The headline change when card data stops touching your environment is the assessment you have to complete every year. PCI DSS levels aside, most contact centres taking phone payments directly fill out SAQ D — 329 questions covering everything from network architecture to staff training to physical security. Move the card capture step to a certified provider and the same business completes SAQ A — 22 questions, focused on the contractual relationship with the provider rather than your own controls.

That's not a marketing line. It's the difference between an audit that takes weeks and one that takes a couple of days, and between an annual exercise that needs a dedicated owner and one your finance director can sign off on.

The other thing that changes is the surface area for things going wrong. A breach is much harder when card data isn't sitting on your systems in the first place. The cost of a breach — forensic investigation, card replacement, regulatory fines, reputational damage — typically dwarfs the cost of doing the work to avoid it. Cyber liability insurance providers know this; premiums tend to come down once you can demonstrate that you're not storing the regulated data they're insuring you against.

The customer trust angle#

People are wary of giving their card details over the phone. They don't necessarily know what DTMF masking is, but they can tell when a payment process feels organised versus when it feels improvised. A clear "the digits you enter aren't being heard or recorded" line, delivered consistently by every agent, does more for payment completion rates than most marketing copy.

This matters more in some categories than others. An insurance claim handler taking a renewal payment is in a very different conversation to a retailer taking a phone order, but both customers are weighing up whether to give a stranger their card number. In insurance, in healthcare, in legal services — anywhere the customer is already in a slightly stressful conversation — the bar is higher. A secure phone payment system means the bar is met without making the call awkward.

We've covered the broader pattern in how to regain trust after a data breach: customers don't want to hear about security architecture, but they notice when the process feels respectful of their card data versus when it feels like an afterthought.

What it doesn't fix#

It's worth being honest about the limits.

Secure phone payments don't stop card-not-present fraud at source. Most CNP fraud is committed using card details stolen elsewhere, not data captured during the call. Reducing your own data footprint helps with the downstream damage of a breach, but it doesn't make stolen-card transactions harder to attempt against your business. You still need authorisation rules, fraud scoring, and chargeback handling.

They don't replace agent training. The best PCI architecture in the world doesn't help if your agents are still asking customers to read their card number aloud "as a backup." Process matters, and the technology is most effective when paired with clear scripts and a culture that defaults to the secure path.

And they don't cover everything by themselves. Recurring payments, refunds, partial captures, customer-not-on-the-phone scenarios — each has its own version of the same trade-off. The general principle (keep card data out of your environment unless you have a specific reason to handle it) holds, but the implementation differs.

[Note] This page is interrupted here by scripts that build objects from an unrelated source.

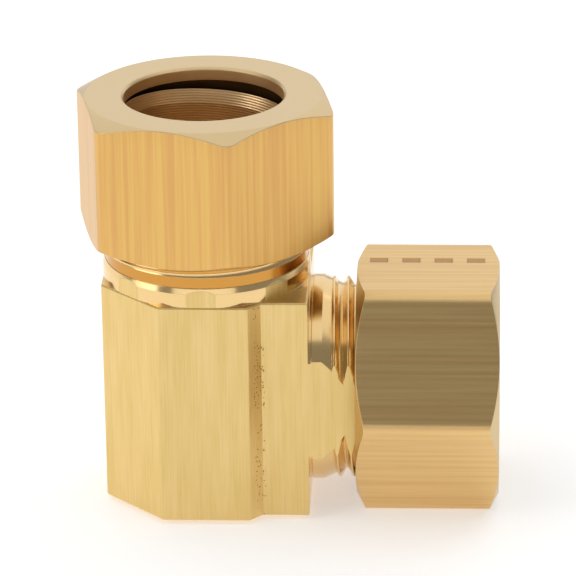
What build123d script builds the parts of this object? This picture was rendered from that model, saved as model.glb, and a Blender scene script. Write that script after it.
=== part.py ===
from build123d import *
from math import cos, radians, tan
import os

# A brass compression elbow with two equal ports, one up (+Z) and one sideways (+X).
# Millimetres. The origin is on the flat bottom face, under the upright port's axis.

os.makedirs("parts", exist_ok=True)

# ---- tube, and the bores that take it --------------------------------------------
tube_diameter = 15.875
tube_clearance = 0.05                  # each side of the tube, in the socket, sleeve and nut
tube_stop = 1.6375                     # ledge at the bottom of each socket
bore_radius = tube_diameter / 2 + tube_clearance
waterway_radius = bore_radius - tube_stop

# ---- sleeves -----------------------------------------------------------------------
sleeve_wall = 0.8625
sleeve_length = 6.6
sleeve_nose_drop = 0.39                # how much the outside narrows at each end
sleeve_nose_length = 1.2
sleeve_flare = 0.31                    # how much the bore widens at each end
sleeve_flare_length = 1.4
sleeve_insertion = 1.5                 # how far the sleeve's end is inside the arm's mouth
sleeve_lean = 4                        # the loose sleeve leans by this many degrees
top_lean_direction = 25                # low side, from +X
side_lean_direction = 250              # low side, from +Y
sleeve_radius = bore_radius + sleeve_wall

# ---- seat in the arm's mouth, and the arm's thread (18 turns to the inch, right hand)
seat_clearance = 0.25                  # round the sleeve, where the seat cone opens
seat_half_angle = 12
mouth_wall = 0.295                     # from the seat's mouth to the thread root
thread_pitch = 25.4 / 18
thread_depth = 0.613 * thread_pitch
thread_crest_width = thread_pitch / 8
flank_slope = tan(radians(30))
top_thread_phase = 2.41                # height above the shoulder where a crest passes local +X
side_thread_phase = 2.03
seat_mouth_radius = sleeve_radius + seat_clearance
thread_root_radius = seat_mouth_radius + mouth_wall
thread_crest_radius = thread_root_radius + thread_depth

# ---- arms ----------------------------------------------------------------------------
arm_length = 11.5                      # from the body's shoulder to the arm's end
top_neck_step = 0.02                   # upright neck above the thread's crest
side_neck_step = 0.19                  # sideways neck above the thread's crest
side_neck_length = 1.35
collar_step = 0.22                     # turned collar round the foot of the upright neck
collar_height = 2.0
collar_chamfer = 0.17
collar_chamfer_height = 0.6
relief_step = 0.1                      # shallow groove at the foot of the sideways neck
relief_width = 0.3
runout_angle = 25                      # cone from each neck down to the thread root
arm_end_chamfer = 0.6
socket_depth = 11.2                    # from the arm's end to the stop that the tube meets
top_neck_radius = thread_crest_radius + top_neck_step
side_neck_radius = thread_crest_radius + side_neck_step
collar_radius = top_neck_radius + collar_step
relief_radius = side_neck_radius - relief_step

# ---- body: one extruded bar section ------------------------------------------------
facet_inset = 0.1                      # barrel's facets inside the collar's turned surface
barrel_facet_end = 4.57                # from the upright axis to the end of the front facet
boss_step = 1.37                       # boss flats set back from the barrel's facets
boss_step_run = 1.26                   # length of the slope between them
boss_reach = 0.05                      # boss's end face beyond the barrel's facets
body_wall = 1.1                        # body above and below the sideways neck
body_edge_break = 0.15
body_corner_radius = 0.3
barrel_apothem = collar_radius - facet_inset
octagon_half_side = barrel_apothem * tan(radians(22.5))
boss_half_thickness = barrel_apothem - boss_step
boss_start = barrel_facet_end + boss_step_run
boss_end = barrel_apothem + boss_reach
body_height = 2 * (side_neck_radius + body_wall)
side_axis_height = body_height / 2

# ---- nuts ----------------------------------------------------------------------------
flank_clearance = 0.11                 # along the axis, each side of the arm's thread
crest_clearance = 0.19                 # nut's groove beyond the arm's crest
root_clearance = 0.23                  # nut's crest inside the arm's root
nut_wall = 1.455                       # from the groove's bottom to the flats
hex_corner_radius = 1.7
nut_chamfer_angle = 28
nut_face_inset = 0.1                   # end face's rim inside the flats
lip_length = 1.37                      # the nut's end ring, round the tube
lip_chamfer = 0.26
shoulder_angle = 15                    # the nut's inner shoulder, from square
thread_overrun = 2.1                   # nut's thread beyond the arm's end
nut_mouth_chamfer = 0.5
engagement = 7.05                      # how far the arm's end is inside the top nut
side_nut_slack = 0.25                  # the side nut is screwed on less by this much
head_room = 0.83                       # top sleeve's end to the nut's end ring
neck_room = 1.35                       # upright neck's end to the nut's inner end
top_nut_turn = -16.7                   # one corner, from +X
side_nut_turn = 1                      # one corner, from +Y
nut_minor_radius = thread_root_radius + root_clearance
nut_groove_radius = thread_crest_radius + crest_clearance
hex_across_flats = 2 * (nut_groove_radius + nut_wall)
nut_length = engagement + sleeve_length - sleeve_insertion + head_room + lip_length
nut_thread_length = engagement + thread_overrun
top_nut_gap = arm_length - engagement  # from the body's shoulder to the nut's inner end
side_nut_gap = top_nut_gap + side_nut_slack
top_neck_length = top_nut_gap - neck_room

overlap = 0.05                         # how far a thread ridge is sunk into what it joins

# Local frames of the arms: z runs outward along the port, from the body's shoulder.
top_port = Plane(origin=(0, 0, body_height), x_dir=(1, 0, 0), z_dir=(0, 0, 1))
side_port = Plane(origin=(boss_end, 0, side_axis_height), x_dir=(0, 1, 0), z_dir=(1, 0, 0))


def turned(points):
    """Solid of revolution about Z from (radius, height) points."""
    outline = make_face(Plane.XZ * Polyline(*points, close=True))
    return revolve(outline, Axis.Z)


def helical_ridge(phase, start, end, inner_radius, outer_radius, inner_width, outer_width):
    """Ridge of a right-hand thread about Z that covers the heights from start to end."""
    turns_below = int((phase - start) // thread_pitch) + 2
    foot = phase - turns_below * thread_pitch
    path = Helix(thread_pitch, end + thread_pitch - foot, inner_radius, center=(0, 0, foot))
    section = Plane(origin=path @ 0, x_dir=(1, 0, 0), z_dir=path % 0)
    depth = outer_radius - inner_radius
    outline = Polyline(
        (0, -inner_width / 2),
        (depth, -outer_width / 2),
        (depth, outer_width / 2),
        (0, inner_width / 2),
        close=True,
    )
    return sweep(make_face(section * outline), path=path, is_frenet=True)


def ridge_width(radius):
    """Width along the axis of the arm's thread at one radius."""
    return thread_crest_width + 2 * (thread_crest_radius - radius) * flank_slope


def threaded_arm(foot, neck_radius, neck_length, phase):
    """Foot, neck, run-out cone and thread of one arm, standing on z = 0."""
    thread_start = neck_length + (neck_radius - thread_root_radius) / tan(radians(runout_angle))
    beyond_end = arm_length + 3 * thread_pitch
    core = turned(
        [
            (0, 0),
            *foot,
            (neck_radius, neck_length),
            (thread_root_radius, thread_start),
            (thread_root_radius, beyond_end),
            (0, beyond_end),
        ]
    )
    inner = thread_root_radius - overlap
    ridge = helical_ridge(
        phase,
        thread_start,
        arm_length,
        inner,
        thread_crest_radius,
        ridge_width(inner),
        thread_crest_width,
    )
    chamfer_start = arm_length - arm_end_chamfer
    limit = turned(
        [
            (0, 0),
            (collar_radius + 1, 0),
            (collar_radius + 1, neck_length),
            (thread_crest_radius + 1, chamfer_start - 1),
            (thread_crest_radius - arm_end_chamfer, arm_length),
            (0, arm_length),
        ]
    )
    return (core + ridge) & limit


def port_cutter(depth_to_centre):
    """What the tube and the water need of one arm: seat cone, socket and waterway."""
    seat_depth = (seat_mouth_radius - bore_radius) / tan(radians(seat_half_angle))
    mouth_rise = 1
    mouth_radius = seat_mouth_radius + mouth_rise * tan(radians(seat_half_angle))
    socket_end = arm_length - socket_depth
    return turned(
        [
            (0, arm_length + mouth_rise),
            (mouth_radius, arm_length + mouth_rise),
            (bore_radius, arm_length - seat_depth),
            (bore_radius, socket_end),
            (waterway_radius, socket_end),
            (waterway_radius, -depth_to_centre),
            (0, -depth_to_centre),
        ]
    )


def barrel_section():
    """Plan of the bar: five sides of an octagon round the upright axis, and the boss."""
    return make_face(
        Polyline(
            (barrel_facet_end, -barrel_apothem),
            (boss_start, -boss_half_thickness),
            (boss_end, -boss_half_thickness),
            (boss_end, boss_half_thickness),
            (boss_start, boss_half_thickness),
            (barrel_facet_end, barrel_apothem),
            (-octagon_half_side, barrel_apothem),
            (-barrel_apothem, octagon_half_side),
            (-barrel_apothem, -octagon_half_side),
            (-octagon_half_side, -barrel_apothem),
            close=True,
        )
    )


def elbow_body():
    """Bar section with both arms turned, threaded and bored on it."""
    section = barrel_section()
    block = extrude(section, body_height)
    upright = block.edges().filter_by(Axis.Z)
    corners = upright.filter_by(lambda edge: edge.center().X < boss_start - overlap)
    block = fillet(corners, body_corner_radius)
    ends = block.faces().filter_by(Axis.Z)
    block = chamfer(ends.edges(), body_edge_break)
    collar = [
        (collar_radius, 0),
        (collar_radius, collar_height - collar_chamfer_height),
        (collar_radius - collar_chamfer, collar_height),
        (top_neck_radius, collar_height),
    ]
    top_arm = threaded_arm(collar, top_neck_radius, top_neck_length, top_thread_phase)
    top_arm = (top_port * top_arm) & extrude(section, body_height + arm_length)
    relief = [
        (relief_radius, 0),
        (relief_radius, relief_width),
        (side_neck_radius, relief_width),
    ]
    side_arm = threaded_arm(relief, side_neck_radius, side_neck_length, side_thread_phase)
    side_arm = side_port * side_arm
    flats = Box(4 * arm_length, 2 * boss_half_thickness, 4 * body_height)
    side_arm = side_arm & (Pos(boss_end, 0, side_axis_height) * flats)
    body = block + top_arm + side_arm
    body -= top_port * port_cutter(body_height - side_axis_height + waterway_radius)
    body -= side_port * port_cutter(boss_end)
    return body


def hex_nut(port, gap, turn, phase):
    """One nut, in its place on the arm of one port."""
    apothem = hex_across_flats / 2
    face_radius = apothem - nut_face_inset
    end = gap + nut_length
    corner = apothem / cos(radians(30))
    prism = extrude(Pos(0, 0, gap) * Rot(0, 0, turn) * RegularPolygon(corner, 6), nut_length)
    prism = fillet(prism.edges().filter_by(Axis.Z), hex_corner_radius)
    slope = tan(radians(nut_chamfer_angle))
    reach = corner + 1
    chamfer_drop = (reach - face_radius) * slope
    envelope = turned(
        [
            (0, gap),
            (face_radius, gap),
            (reach, gap + chamfer_drop),
            (reach, end - chamfer_drop),
            (face_radius, end),
            (0, end),
        ]
    )
    lip_end = end - lip_length
    shoulder_drop = (nut_minor_radius - bore_radius) * tan(radians(shoulder_angle))
    bore = turned(
        [
            (0, gap - 1),
            (nut_groove_radius + nut_mouth_chamfer + 1, gap - 1),
            (nut_minor_radius, gap + nut_groove_radius + nut_mouth_chamfer - nut_minor_radius),
            (nut_minor_radius, lip_end - shoulder_drop),
            (bore_radius, lip_end),
            (bore_radius, end - lip_chamfer),
            (bore_radius + lip_chamfer + 1, end + 1),
            (0, end + 1),
        ]
    )
    inner = nut_minor_radius - overlap
    groove_inner_width = ridge_width(inner) + 2 * flank_clearance
    groove_outer_width = ridge_width(nut_groove_radius) + 2 * flank_clearance
    groove = helical_ridge(
        phase,
        gap,
        gap + nut_thread_length - thread_pitch,
        inner,
        nut_groove_radius,
        groove_inner_width,
        groove_outer_width,
    )
    return port * ((prism & envelope) - groove - bore)


def sleeve(port, lean_direction):
    """One loose compression sleeve, leaning in the mouth of its arm."""
    nose_radius = sleeve_radius - sleeve_nose_drop
    flare_radius = bore_radius + sleeve_flare
    ring = turned(
        [
            (flare_radius, 0),
            (nose_radius, 0),
            (sleeve_radius, sleeve_nose_length),
            (sleeve_radius, sleeve_length - sleeve_nose_length),
            (nose_radius, sleeve_length),
            (flare_radius, sleeve_length),
            (bore_radius, sleeve_length - sleeve_flare_length),
            (bore_radius, sleeve_flare_length),
        ]
    )
    middle = arm_length - sleeve_insertion + sleeve_length / 2
    leaning = Rot(0, 0, lean_direction) * Rot(0, sleeve_lean, 0) * Pos(0, 0, -sleeve_length / 2)
    return port * Pos(0, 0, middle) * leaning * ring


pieces = {
    "elbow_body": elbow_body(),
    "top_nut": hex_nut(top_port, top_nut_gap, top_nut_turn, top_thread_phase),
    "side_nut": hex_nut(side_port, side_nut_gap, side_nut_turn, side_thread_phase),
    "top_sleeve": sleeve(top_port, top_lean_direction),
    "side_sleeve": sleeve(side_port, side_lean_direction),
}

for name, piece in pieces.items():
    export_step(piece, f"parts/{name}.step")
    print(name, round(piece.volume, 2), "mm3", len(piece.solids()), "solid", piece.is_valid)
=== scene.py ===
# %% [markdown]
# # A brass compression elbow
#
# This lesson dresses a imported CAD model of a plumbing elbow. The body keeps its CAD mesh and gets
# a better metal. The two nuts and the two loose sleeves are made again as numpy surfaces, because
# their softened edges, turned faces and tool rings are what the eye reads as machined brass.
# Lengths are written in millimetres and become metres in one place.

import math

import bpy
import numpy as np
from mathutils import Matrix, Vector


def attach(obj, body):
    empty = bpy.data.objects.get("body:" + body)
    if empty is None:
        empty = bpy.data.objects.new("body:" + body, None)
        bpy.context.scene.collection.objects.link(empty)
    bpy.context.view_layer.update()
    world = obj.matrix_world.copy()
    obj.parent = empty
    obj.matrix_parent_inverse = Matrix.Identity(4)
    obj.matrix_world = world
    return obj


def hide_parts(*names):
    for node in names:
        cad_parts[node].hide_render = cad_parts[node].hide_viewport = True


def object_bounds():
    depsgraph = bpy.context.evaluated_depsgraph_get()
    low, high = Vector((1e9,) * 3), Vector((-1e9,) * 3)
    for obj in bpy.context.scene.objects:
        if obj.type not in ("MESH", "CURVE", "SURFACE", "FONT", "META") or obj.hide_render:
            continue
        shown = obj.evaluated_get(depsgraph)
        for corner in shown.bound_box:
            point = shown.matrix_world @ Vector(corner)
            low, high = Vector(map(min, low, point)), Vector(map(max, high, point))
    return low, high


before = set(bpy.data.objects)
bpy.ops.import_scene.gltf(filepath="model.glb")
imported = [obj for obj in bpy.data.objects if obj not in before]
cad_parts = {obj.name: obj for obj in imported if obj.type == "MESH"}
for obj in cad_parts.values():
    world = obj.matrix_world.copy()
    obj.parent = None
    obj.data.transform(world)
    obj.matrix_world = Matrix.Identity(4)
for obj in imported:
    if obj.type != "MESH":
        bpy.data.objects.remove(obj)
cad_low, cad_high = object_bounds()
MM = 0.001
print("CAD box in mm:", [round(v / MM, 2) for v in (*cad_low, *cad_high)])

# %% [markdown]
# ## Where the ports are
#
# Both arms are the same design, so every piece on them is made once in a port's own frame: its
# z axis runs out along the port from the body's shoulder. Two matrices put that frame in place.

# %% The two port frames
SHOULDER_TOP = 23.1
SHOULDER_SIDE = 10.45
AXIS_HEIGHT = 11.55
print("ports leave the body", SHOULDER_TOP, "mm up and", SHOULDER_SIDE, "mm sideways")

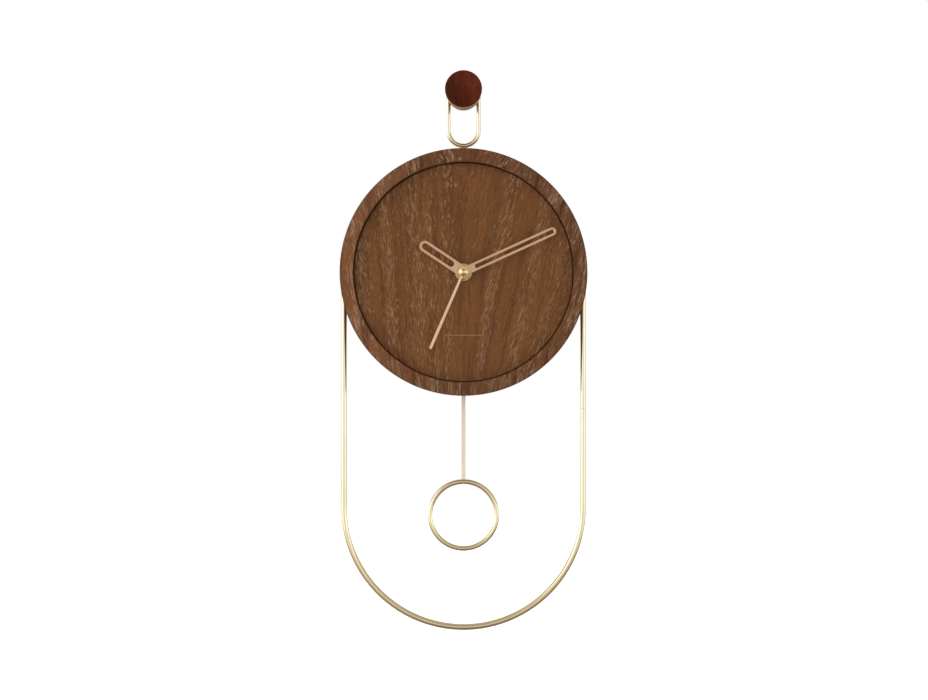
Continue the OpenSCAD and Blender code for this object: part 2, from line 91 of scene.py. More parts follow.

Where it fits commercially#

The commercial case for getting this right has three sides. The first is cost: a smaller PCI scope means smaller assessment, smaller infrastructure overhead, and smaller training overhead. The second is risk: fewer places card data can leak from. The third — often the one businesses underestimate — is the doors it opens. Larger customers, regulated buyers, and partners with their own compliance obligations actively prefer suppliers whose payment handling they don't have to vet themselves. PCI DSS Level 1 certification is a credential that travels.

For most businesses taking phone payments, the path is the same: identify where card data currently flows, replace the high-risk parts of that flow with descoping technology, and shift the residual processing to a certified provider. The detail is in how to take a payment over the phone, but the principle is straightforward — fewer places card data lives, fewer places it can break.

How Paytia does this#

Our platform handles the descoping work — DTMF masking on the call, PCI DSS Level 1 processing inside our environment, and integration with the CRM and accounting tools you already use. The thing that's worth knowing isn't the feature list; it's that the architecture is set up so the regulated bit stays on our side, the audit-friendly bit stays on yours, and the customer experience doesn't get worse for either of you.

That's what "secure" and "compliant" actually buy you when they're done properly. Less to break. Less to audit. Customers who don't think twice about handing over their card details. And a clearer line, internally, between the part of the payment flow that's your problem and the part that isn't.